_Challenge:_ Write out the listing in full, matching it word for word.

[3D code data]
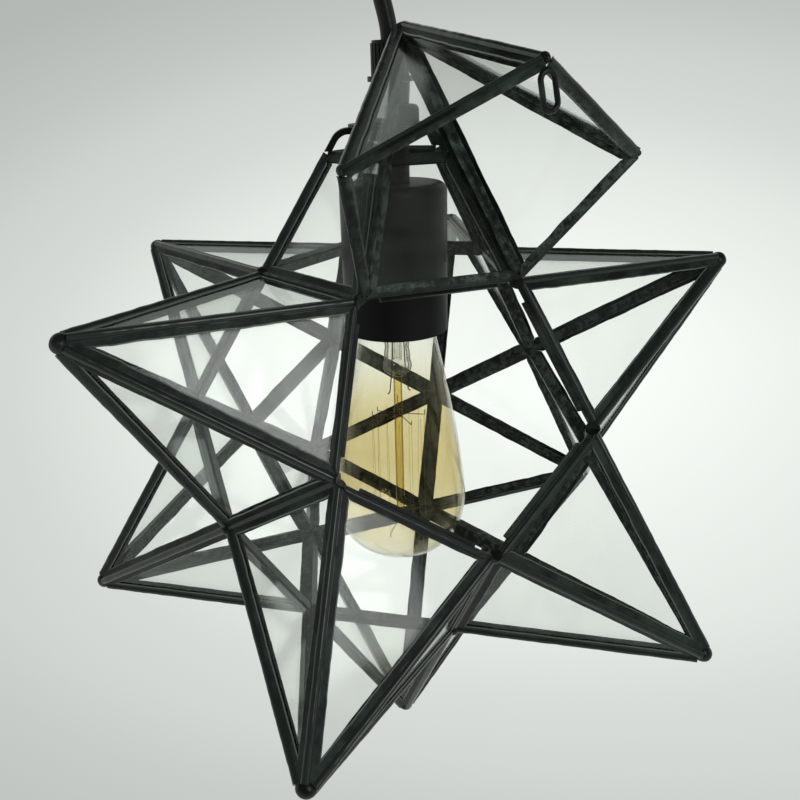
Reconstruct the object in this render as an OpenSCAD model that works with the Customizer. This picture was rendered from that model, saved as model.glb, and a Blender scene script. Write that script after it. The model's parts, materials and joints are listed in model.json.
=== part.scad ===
// Twelve-point star pendant: glass points joined with tinned seams round a screw-cap lamp.
// The ceiling face is z = 0, and everything hangs below it. Lengths are millimetres.
// Geometry: a small stellated dodecahedron. Each point is a five-sided pyramid on one face of the core.

/* [Star] */
// Side of the five-sided foot of each point, which sets the size of the star
edge = 69; // [60:0.5:90]
// Thickness of the glass
glass_t = 2; // [1.5:0.25:3]
// Height of the centre of the star below the ceiling
star_drop = 260; // [250:1:400]

/* [Seams] */
// Width of the tinned foil on the outside of a pane
foil_w = 4.75; // [4:0.25:7]
// Width of the tinned foil on the inside of a pane
foil_in_w = 4; // [3.5:0.25:6.5]
// Thickness of the foil with its solder
foil_t = 0.6; // [0.3:0.1:0.9]
// Solder between a seam line and the edge of the glass
heart_w = 1.9; // [1.7:0.1:2.5]
// Radius of the solder bead along a seam
bead_r = 1.7; // [1.2:0.1:2]
// Radius of the solder ball on a tip
tip_r = 4.4; // [3.5:0.1:5.5]

/* [Vented crown] */
// Height of the glass in the top point, from its foot
vent_h = 50; // [40:1:56]
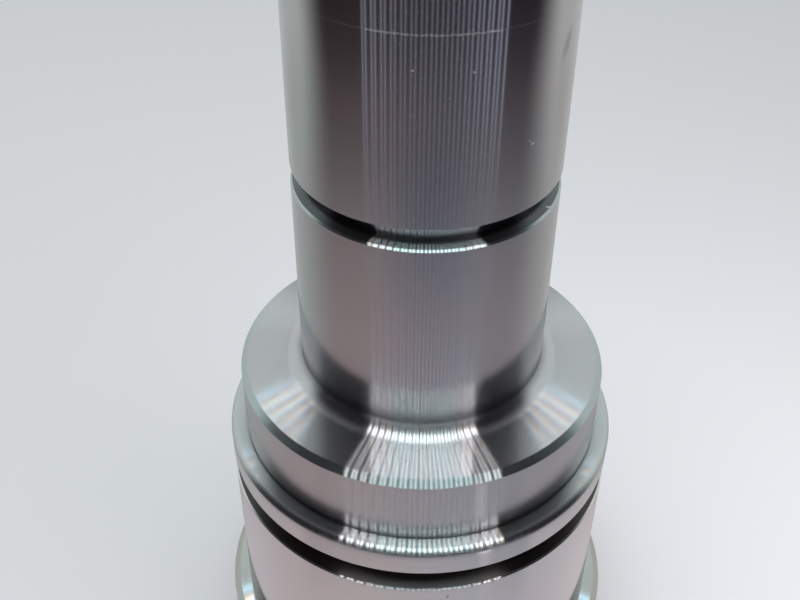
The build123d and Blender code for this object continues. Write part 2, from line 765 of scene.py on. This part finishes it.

_Answer below:_
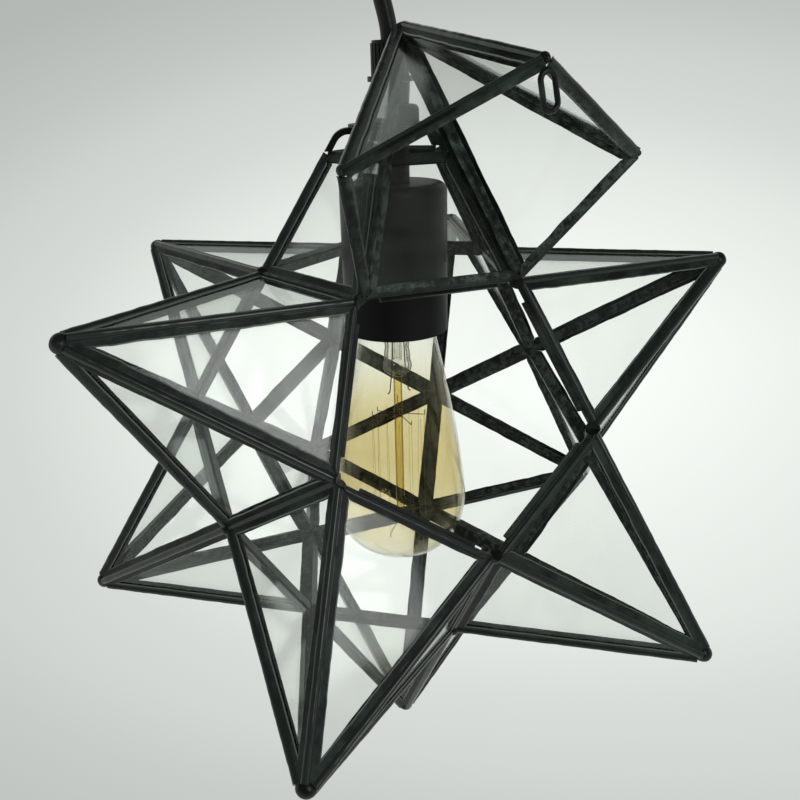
Reconstruct the object in this render as an OpenSCAD model that works with the Customizer. This picture was rendered from that model, saved as model.glb, and a Blender scene script. Write that script after it. The model's parts, materials and joints are listed in model.json.
=== part.scad ===
// Twelve-point star pendant: glass points joined with tinned seams round a screw-cap lamp.
// The ceiling face is z = 0, and everything hangs below it. Lengths are millimetres.
// Geometry: a small stellated dodecahedron. Each point is a five-sided pyramid on one face of the core.

/* [Star] */
// Side of the five-sided foot of each point, which sets the size of the star
edge = 69; // [60:0.5:90]
// Thickness of the glass
glass_t = 2; // [1.5:0.25:3]
// Height of the centre of the star below the ceiling
star_drop = 260; // [250:1:400]

/* [Seams] */
// Width of the tinned foil on the outside of a pane
foil_w = 4.75; // [4:0.25:7]
// Width of the tinned foil on the inside of a pane
foil_in_w = 4; // [3.5:0.25:6.5]
// Thickness of the foil with its solder
foil_t = 0.6; // [0.3:0.1:0.9]
// Solder between a seam line and the edge of the glass
heart_w = 1.9; // [1.7:0.1:2.5]
// Radius of the solder bead along a seam
bead_r = 1.7; // [1.2:0.1:2]
// Radius of the solder ball on a tip
tip_r = 4.4; // [3.5:0.1:5.5]

/* [Vented crown] */
// Height of the glass in the top point, from its foot
vent_h = 50; // [40:1:56]
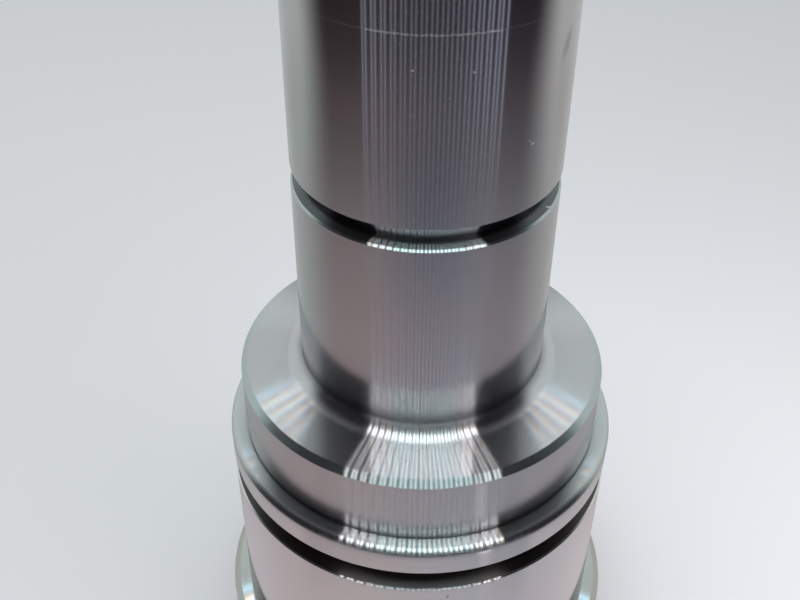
The build123d and Blender code for this object continues. Write part 2, from line 765 of scene.py on. This part finishes it.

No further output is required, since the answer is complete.